Edwards, Tangherlini, Selleri transformations and their inverse

[bernhard.rothenstein]

Edwards, Tangherlini, Selleri propose synchrony parameter dependent transformation equations we have discussed here. Call them direct transformations. They also their inverse version. As I see they are not used. Is there a special reason for that. Are they of interest?
Thanks

 

[DrGreg]

There's no need to quote an inverse transformation unless the argument you are making requires such a transformation. I think I've probably seen inverse Selleri/Tangherlini transforms somewhere, though I can't remember where. It's quite easy to calculate.

The Edwards transform is between two arbitrarily synced systems and so is "its own inverse" in the sense that the Lorentz transform is "its own inverse", you just need to change the values of the parameters. (E.g. v to -v in the Lorentz case.)

 

[bernhard.rothenstein]

There's no need to quote an inverse transformation unless the argument you are making requires such a transformation. I think I've probably seen inverse Selleri/Tangherlini transforms somewhere, though I can't remember where. It's quite easy to calculate.

The Edwards transform is between two arbitrarily synced systems and so is "its own inverse" in the sense that the Lorentz transform is "its own inverse", you just need to change the values of the parameters. (E.g. v to -v in the Lorentz case.)
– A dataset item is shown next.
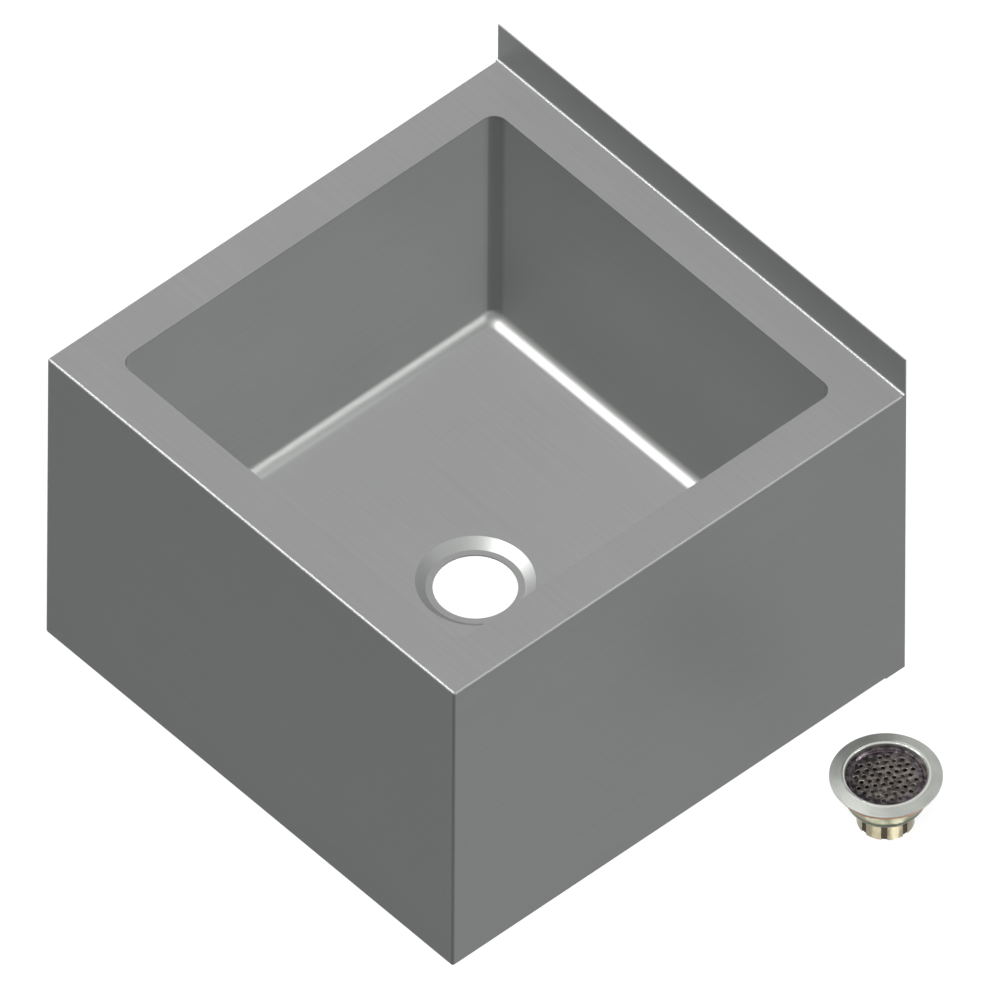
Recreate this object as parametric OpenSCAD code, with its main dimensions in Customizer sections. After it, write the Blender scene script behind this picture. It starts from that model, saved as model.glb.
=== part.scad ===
// Floor-mounted mop service sink of folded and welded stainless sheet, with its loose
// 3-1/2 in drain fitting standing beside it. Origin: on the floor, under the centre of
// the bowl. +Y is the wall side with the splash, -Y the front, +Z up. Millimetres.

/* [Sink body] */
// Width of the sink, left to right
sink_w = 609.6; // [580:1:700]
// Depth of the sink, front to back
sink_d = 609.6; // [580:1:700]
// Height of the rim above the floor
rim_h = 406.4; // [360:1:480]
// Height of the rear splash above the rim
splash_h = 50.8; // [25:1:200]
// Thickness of the sheet
sheet_t = 1.5; // [1.2:0.1:2]
// Outside radius of the folded edges
bend_r = 3; // [2.6:0.1:5]
// Inside radius of the bend between rim and splash
splash_bend_r = 3; // [2:0.1:6]
// Depth of the rim's turned-down edge
turndown_h = 25.4; // [12:0.1:50]
// Width of the flanges turned in at the floor and under the rim
return_w = 25.4; // [12:0.1:40]

/* [Bowl] */
// Width of the flat rim between the bowl and the sink's faces
rim_w = 50.8; // [42:0.1:75]
// Depth of the bowl below the top of the rim
bowl_depth = 304.8; // [220:1:315]
// Inside radius of every bowl corner and cove
cove_r = 15.9; // [8:0.1:20]
// Side length of the sound-deadening pad
pad_w = 330; // [200:1:380]
// Thickness of the sound-deadening pad
pad_t = 3; // [2:0.5:5]

/* [Drain opening] */
// Clearance of the drain hole round the fitting's sleeve
hole_gap = 0.8; // [0.4:0.1:4]
// Clearance of the stamped recess round the fitting's flange, at the bowl floor
recess_gap = 3.6; // [2:0.1:12]
// Outside diameter of the flat seat at the bottom of the recess
recess_seat_d = 100; // [95:0.5:108]
// Depth of the recess
recess_depth = 9; // [5:0.5:12]

/* [Drain fitting] */
// Distance from the sink's right face to the centre of the fitting
fitting_gap = 140; // [80:1:300]
// Distance of the fitting behind the centre of the sink
fitting_y = 153; // [-250:1:250]
// Height of the fitting over all
fitting_h = 67.4; // [65:0.1:72]
// Diameter of the flange
flange_d = 114.3; // [112:0.1:118]
// Slope of the flange's face in degrees
flange_slope = 12; // [8:0.5:15]
// Thickness of the flange sheet
flange_t = 1.5; // [1:0.1:1.8]
// Radius of the flange's crown
crown_r = 2.2; // [1.9:0.1:3]
// Depth of the strainer's seat below the crown
seat_drop = 5.7; // [5:0.1:7]
// Outside diameter of the sleeve
sleeve_d = 84.4; // [82:0.1:86]
// Wall of the sleeve and cup
cup_t = 1.8; // [1.2:0.1:2.2]
// Radius of the rounded shoulder
shoulder_r = 12; // [9:0.5:14]

/* [Strainer] */
// Diameter of the strainer
strainer_d = 82; // [80:0.1:83]
// Thickness of the strainer plate
strainer_t = 1.2; // [0.8:0.1:1.6]
// Depth of the strainer's dish
dish_h = 3; // [2:0.1:5]
// Diameter of the strainer's holes
strainer_hole_d = 5; // [3:0.1:6]
// Distance between neighbouring holes
strainer_pitch = 8.4; // [7.5:0.1:12]

/* [Gasket, rings and nuts] */
// Outside diameter of the sealing gasket
gasket_d = 109.5; // [100:0.1:111]
// Thickness of the sealing gasket
gasket_t = 5.2; // [3:0.1:6]
// Outside diameter of the friction ring
ring_d = 100; // [96:0.1:104]
// Thickness of the friction ring
ring_t = 1.1; // [0.8:0.1:2]
// Outside diameter of the locknut
locknut_d = 92; // [90:0.1:98]
// Height of the locknut
locknut_h = 6; // [4:0.1:8]
// Number of wrench slots round the locknut
locknut_slots = 6; // [4:1:8]
// Width of a wrench slot
slot_w = 8; // [4:0.5:12]
// Depth of a wrench slot
slot_depth = 1.8; // [1:0.1:2.5]
// Outside diameter of the coupling nut over its pads
nut_d = 58.9; // [56:0.1:62]
// Height of the coupling nut
nut_h = 25.2; // [22:0.1:26]
// Number of wrench pads round the coupling nut
nut_pads = 8; // [6:1:8]
// Height of the wrench pads
nut_pad_h = 21; // [15:0.1:21]
// Height of the pads above the round body of the nut
nut_pad_t = 0.8; // [0.5:0.1:1.2]
// Width of the grooves between the pads
groove_w = 6.1; // [4:0.1:8]
// Depth of the grooves between the pads
groove_depth = 1.5; // [1.2:0.1:2]
// Outside diameter of the threaded outlet neck
neck_d = 48; // [46:0.1:50]
// Wall of the outlet neck
neck_t = 3.4; // [2:0.1:4]
// Hole for the tailpiece in the bottom of the coupling nut
tail_hole_d = 38.8; // [38.5:0.1:40]
// Thickness of the coupling nut's bottom lip
lip_t = 2.6; // [2:0.1:4]
// Thickness of the outlet washer
washer_t = 2.4; // [1.5:0.1:3]

/* [Hidden] */
$fn = 64;

// Overrun of the cutting shapes
over = 1;
// Radial clearance of the threads
thread_gap = 0.1;
// Radial clearance of the strainer in its seat
seat_gap = 0.4;
// Radial clearance of the loose rings round what they enclose
ring_gap = 0.4;
// Clearance between the coupling nut and the bottom of the cup
nut_gap = 0.4;
// Clearance of the sound pad round the stamped recess
pad_gap = 12;
// Width of the ledge under the strainer's edge
ledge_w = 2.4;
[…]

My problem is with the Selleri transformation There in I the clocks are standard synchronized whereas in I using the so called external synchronization. If we know the direct transformations the inverse ones are not obtainable by the rule which works in the case when in both frames standard clock synchronization takes place i.e. change the sign of V and interchange the primed with unprimed same physical quantities.
As allways respect and thanks.

 

[DrGreg]

My problem is with the Selleri transformation There in I the clocks are standard synchronized whereas in I using the so called external synchronization. If we know the direct transformations the inverse ones are not obtainable by the rule which works in the case when in both frames standard clock synchronization takes place i.e. change the sign of V and interchange the primed with unprimed same physical quantities.
As allways respect and thanks.

If you know the direct transformation, finding the inverse is just mathematical algebra, in this case, solving two simultaneous equations, or, equivalently, inverting a 2x2 matrix.
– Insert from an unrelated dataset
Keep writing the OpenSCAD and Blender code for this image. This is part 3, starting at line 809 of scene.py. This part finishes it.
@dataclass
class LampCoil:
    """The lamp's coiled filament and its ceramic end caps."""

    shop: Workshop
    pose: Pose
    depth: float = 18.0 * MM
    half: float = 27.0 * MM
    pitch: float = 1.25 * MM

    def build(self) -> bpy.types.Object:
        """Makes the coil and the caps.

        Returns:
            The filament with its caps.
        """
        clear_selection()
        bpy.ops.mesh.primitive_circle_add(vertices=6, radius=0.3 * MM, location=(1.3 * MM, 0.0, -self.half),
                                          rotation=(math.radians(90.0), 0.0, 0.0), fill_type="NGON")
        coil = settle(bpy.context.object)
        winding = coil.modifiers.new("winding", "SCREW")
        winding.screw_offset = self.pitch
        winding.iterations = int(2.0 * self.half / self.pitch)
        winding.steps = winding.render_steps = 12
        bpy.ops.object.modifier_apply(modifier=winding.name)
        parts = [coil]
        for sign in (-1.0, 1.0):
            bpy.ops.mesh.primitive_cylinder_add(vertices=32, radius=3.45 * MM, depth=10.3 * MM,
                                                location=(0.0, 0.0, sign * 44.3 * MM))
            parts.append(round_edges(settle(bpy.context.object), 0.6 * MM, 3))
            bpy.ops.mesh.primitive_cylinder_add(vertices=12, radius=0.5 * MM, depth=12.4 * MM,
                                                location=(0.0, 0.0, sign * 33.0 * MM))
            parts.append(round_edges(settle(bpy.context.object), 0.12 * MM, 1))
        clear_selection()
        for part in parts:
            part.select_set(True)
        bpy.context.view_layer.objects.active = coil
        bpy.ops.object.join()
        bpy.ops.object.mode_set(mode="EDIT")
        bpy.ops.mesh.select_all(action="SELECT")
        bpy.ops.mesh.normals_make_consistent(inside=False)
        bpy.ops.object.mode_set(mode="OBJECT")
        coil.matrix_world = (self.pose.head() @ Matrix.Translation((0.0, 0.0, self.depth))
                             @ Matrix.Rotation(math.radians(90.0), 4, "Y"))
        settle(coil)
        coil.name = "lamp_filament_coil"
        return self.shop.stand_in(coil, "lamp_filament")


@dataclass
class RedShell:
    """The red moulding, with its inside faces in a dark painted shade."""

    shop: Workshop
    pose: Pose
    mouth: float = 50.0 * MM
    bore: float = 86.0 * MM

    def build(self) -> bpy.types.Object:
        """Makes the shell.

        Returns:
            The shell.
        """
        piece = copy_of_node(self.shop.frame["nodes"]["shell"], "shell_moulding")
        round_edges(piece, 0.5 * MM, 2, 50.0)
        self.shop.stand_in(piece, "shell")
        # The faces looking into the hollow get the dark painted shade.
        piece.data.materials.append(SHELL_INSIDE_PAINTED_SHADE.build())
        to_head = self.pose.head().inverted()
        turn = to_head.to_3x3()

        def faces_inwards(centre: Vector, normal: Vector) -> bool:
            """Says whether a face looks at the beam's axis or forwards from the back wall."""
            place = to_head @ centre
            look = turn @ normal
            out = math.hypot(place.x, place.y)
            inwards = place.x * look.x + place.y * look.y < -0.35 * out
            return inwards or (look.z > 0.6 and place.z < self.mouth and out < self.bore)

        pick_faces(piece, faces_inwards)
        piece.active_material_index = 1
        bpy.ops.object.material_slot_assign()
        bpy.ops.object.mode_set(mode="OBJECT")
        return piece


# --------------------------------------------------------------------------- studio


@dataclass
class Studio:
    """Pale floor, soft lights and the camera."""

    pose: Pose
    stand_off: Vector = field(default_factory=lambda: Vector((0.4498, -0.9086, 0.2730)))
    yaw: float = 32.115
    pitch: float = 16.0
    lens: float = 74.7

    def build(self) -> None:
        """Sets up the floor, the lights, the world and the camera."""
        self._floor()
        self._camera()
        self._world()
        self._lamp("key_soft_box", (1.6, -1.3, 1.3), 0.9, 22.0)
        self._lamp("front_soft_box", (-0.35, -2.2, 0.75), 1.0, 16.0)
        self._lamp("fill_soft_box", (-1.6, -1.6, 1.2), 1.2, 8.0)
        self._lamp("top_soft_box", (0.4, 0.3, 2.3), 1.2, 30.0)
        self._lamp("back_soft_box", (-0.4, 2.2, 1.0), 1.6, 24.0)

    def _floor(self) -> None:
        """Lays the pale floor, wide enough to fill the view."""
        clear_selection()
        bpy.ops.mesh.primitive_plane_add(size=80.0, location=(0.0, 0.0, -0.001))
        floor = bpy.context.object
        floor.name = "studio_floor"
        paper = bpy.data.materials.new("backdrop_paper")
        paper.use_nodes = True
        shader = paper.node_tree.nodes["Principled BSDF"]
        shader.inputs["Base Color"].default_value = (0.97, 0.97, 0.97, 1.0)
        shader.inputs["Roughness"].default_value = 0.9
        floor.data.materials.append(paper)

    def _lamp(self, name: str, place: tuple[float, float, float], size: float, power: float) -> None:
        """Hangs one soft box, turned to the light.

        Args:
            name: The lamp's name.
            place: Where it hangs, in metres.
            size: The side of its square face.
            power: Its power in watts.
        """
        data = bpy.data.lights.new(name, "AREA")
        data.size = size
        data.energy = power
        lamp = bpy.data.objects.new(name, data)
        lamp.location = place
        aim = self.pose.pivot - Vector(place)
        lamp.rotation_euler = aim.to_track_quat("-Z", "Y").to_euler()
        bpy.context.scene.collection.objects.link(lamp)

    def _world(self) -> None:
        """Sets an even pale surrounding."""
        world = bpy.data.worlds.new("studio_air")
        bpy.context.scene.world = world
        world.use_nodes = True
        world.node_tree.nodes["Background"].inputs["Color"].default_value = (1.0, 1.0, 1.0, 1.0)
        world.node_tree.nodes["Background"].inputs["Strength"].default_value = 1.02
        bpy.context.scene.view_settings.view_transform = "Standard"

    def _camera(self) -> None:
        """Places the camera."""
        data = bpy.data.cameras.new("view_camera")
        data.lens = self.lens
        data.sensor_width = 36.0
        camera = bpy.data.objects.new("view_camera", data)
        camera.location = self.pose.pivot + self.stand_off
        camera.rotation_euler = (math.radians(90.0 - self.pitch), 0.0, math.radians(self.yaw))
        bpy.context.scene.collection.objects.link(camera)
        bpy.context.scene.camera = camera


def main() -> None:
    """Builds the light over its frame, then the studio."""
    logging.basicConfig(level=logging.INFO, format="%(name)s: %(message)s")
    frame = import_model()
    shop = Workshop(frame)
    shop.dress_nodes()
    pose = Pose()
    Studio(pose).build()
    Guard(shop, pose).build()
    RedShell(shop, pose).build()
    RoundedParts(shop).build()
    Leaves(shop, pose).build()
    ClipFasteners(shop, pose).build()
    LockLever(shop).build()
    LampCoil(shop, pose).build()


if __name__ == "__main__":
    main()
Changing the sign of V etc won't work because whereas the forward transform is from isotropic to anistropic coordinates, the reverse (inverse) transform is from anisotropic to istropic coordinates, so you would not expect the "same" formula to apply. If should also be pointed out that V is measured within the isotropic coordinates (as dx/dt for the "moving" observer relative to the "stationary" observer). The velocity V' of the "stationary" observer relative to the "moving" observer as measured in the "moving" observer's anisotropic coordinates (dx'/dt') will not be -V.

x' = \gamma(x - Vt)
t' = t/\gamma​

has inverse

x = (x' + \gamma^2 Vt')/\gamma
t = \gamma t'​

from which it follows that

V' = -\gamma^2 V​

So the rule in this case is to replace V by -\gamma^2 V and \gamma by 1/\gamma.

 

[bernhard.rothenstein]

If you know the direct transformation, finding the inverse is just mathematical algebra, in this case, solving two simultaneous equations, or, equivalently, inverting a 2x2 matrix.
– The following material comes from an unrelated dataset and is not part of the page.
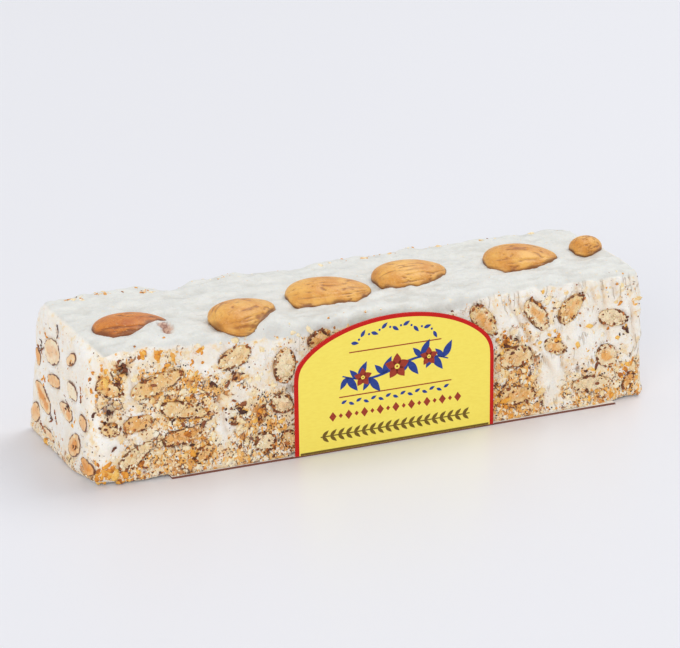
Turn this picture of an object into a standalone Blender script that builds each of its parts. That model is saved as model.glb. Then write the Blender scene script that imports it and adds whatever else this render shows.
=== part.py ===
"""A bar of white nougat with whole almonds pressed into its top and cut almonds at its sawn faces.

It lies on a folded card: a flat strip under the bar, and an arched label that stands up along the front.
Metres, +Z up. X runs along the bar, the label faces -Y, and the origin is under the middle of the whole thing.
Every size below is in millimetres and is multiplied by MM when a mesh is made.
"""

import math

import bmesh
import bpy
from mathutils import Matrix, Vector, noise

MM = 0.001

# Driving dimensions
BAR_HEIGHT = 36.2
BASE_LEFT, BASE_RIGHT = 82.8, 80.6
TOP_LEFT, TOP_RIGHT = 80.2, 81.2
BASE_FRONT, BASE_BACK = 23.8, 25.2
TOP_FRONT, TOP_BACK = 21.8, 22.8
CARD_THICKNESS = 0.4
GAP = 0.3
BAR_FLOOR = CARD_THICKNESS + GAP
BAR_TOP = BAR_FLOOR + BAR_HEIGHT
END_SAG = 0.5

# Edges of the bar
SIDE_RADIUS = 2.4
FLOOR_RADIUS = 1.0
SAWN_CORNER_RADIUS = 5.5
GRID_PITCH = 6.4

# Relief of each face, as the most it stands in or out
SAWN_RELIEF = 0.45
TOP_RELIEF = 0.5
END_RELIEF = 0.22
RELIEF_SIZE = 9.0
WEAR_DEPTH = 14.0

# Almonds
POCKET_GAP = 0.35
NUT_PROUD = 0.25
NUT_SIDES, NUT_RINGS = 8, 6
WHOLE_SIDES, WHOLE_RINGS = 12, 8

# The folded card
CARD_LEFT, CARD_RIGHT = -60.8, 70.6
CARD_FRONT, CARD_BACK = -25.1, 21.5
LABEL_LEFT, LABEL_RIGHT = -26.2, 32.3
LABEL_SHOULDER, LABEL_TOP = 24.0, 35.8
LABEL_LEAN = 0.9
CARD_YAW = -0.65
ARCH_OVERRUN = 1.05
ARCH_STEPS = 20

# Hollows in the crust: centre, half sizes
PITS = (
    ((-76.6, -23.4, 20.9), (2.6, 1.5, 1.5)),
    ((-71.6, -23.0, 31.0), (2.2, 1.6, 2.8)),
    ((-81.0, 6.4, 33.6), (1.2, 3.4, 1.3)),
    ((-42.4, -23.2, 12.6), (2.7, 1.0, 1.1)),
)

# Places where the bar is chipped or sags: centre, reach, depth
CHIPS = (
    ((-80.0, -21.5, 36.0), 9.0, 2.6),
    ((81.5, -21.0, 36.0), 6.0, 1.2),
    ((81.5, 22.0, 36.0), 4.0, 0.6),
    ((-43.0, 23.0, 36.5), 5.5, 2.8),
    ((-80.0, 22.0, 36.0), 3.5, 0.5),
    ((-35.5, -21.5, 36.9), 6.0, 1.6),
    ((-8.0, 23.0, 36.5), 8.0, 1.2),
)

# Whole almonds on top: x, y, height of the middle over the top, length, width, thickness, turn, roll, point
TOP_ALMONDS = (
    (-64.8, -8.4, -0.8, 20.8, 13.6, 8.0, -3.0, 12.0, 0.10),
    (-34.8, -13.0, 0.2, 22.0, 13.4, 8.6, 26.0, 12.0, 0.34),
    (-8.2, -7.4, 0.4, 24.0, 14.0, 8.6, -6.0, 14.0, 0.20),
    (18.8, -2.0, 0.3, 22.8, 13.4, 8.4, 6.0, 12.0, 0.16),
    (52.8, -2.4, 0.3, 21.4, 13.6, 8.4, -12.0, 14.0, 0.12),
    (74.8, -0.6, 0.6, 10.6, 7.6, 7.4, 14.0, 20.0, 0.18),
)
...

Changing the sign of V etc won't work because whereas the forward transform is from isotropic to anistropic coordinates, the reverse (inverse) transform is from anisotropic to istropic coordinates, so you would not expect the "same" formula to apply. If should also be pointed out that V is measured within the isotropic coordinates (as dx/dt for the "moving" observer relative to the "stationary" observer). The velocity V' of the "stationary" observer relative to the "moving" observer as measured in the "moving" observer's anisotropic coordinates (dx'/dt') will not be -V.

x' = \gamma(x - Vt)
t' = t/\gamma​

has inverse

x = (x' + \gamma^2 Vt')/\gamma
t = \gamma t'​

from which it follows that

V' = -\gamma^2 V​

So the rule in this case is to replace V by -\gamma^2 V and \gamma by 1/\gamma.

Thanks

I know that considering the relative positions of the I and I' reference frame from I at a given time t I can derive the say direct transformation for the space coordinates of an event
taking into account length contraction. If I consider the same situation from I at a time t' and taking into account length contraction I can derive the inverse transformation of the space coordinate. Combining the two equations I can derive the direct and the inverse transformations for the time coordinates of the same event.
Do you know a way to do the same thing but starting with the time dilation?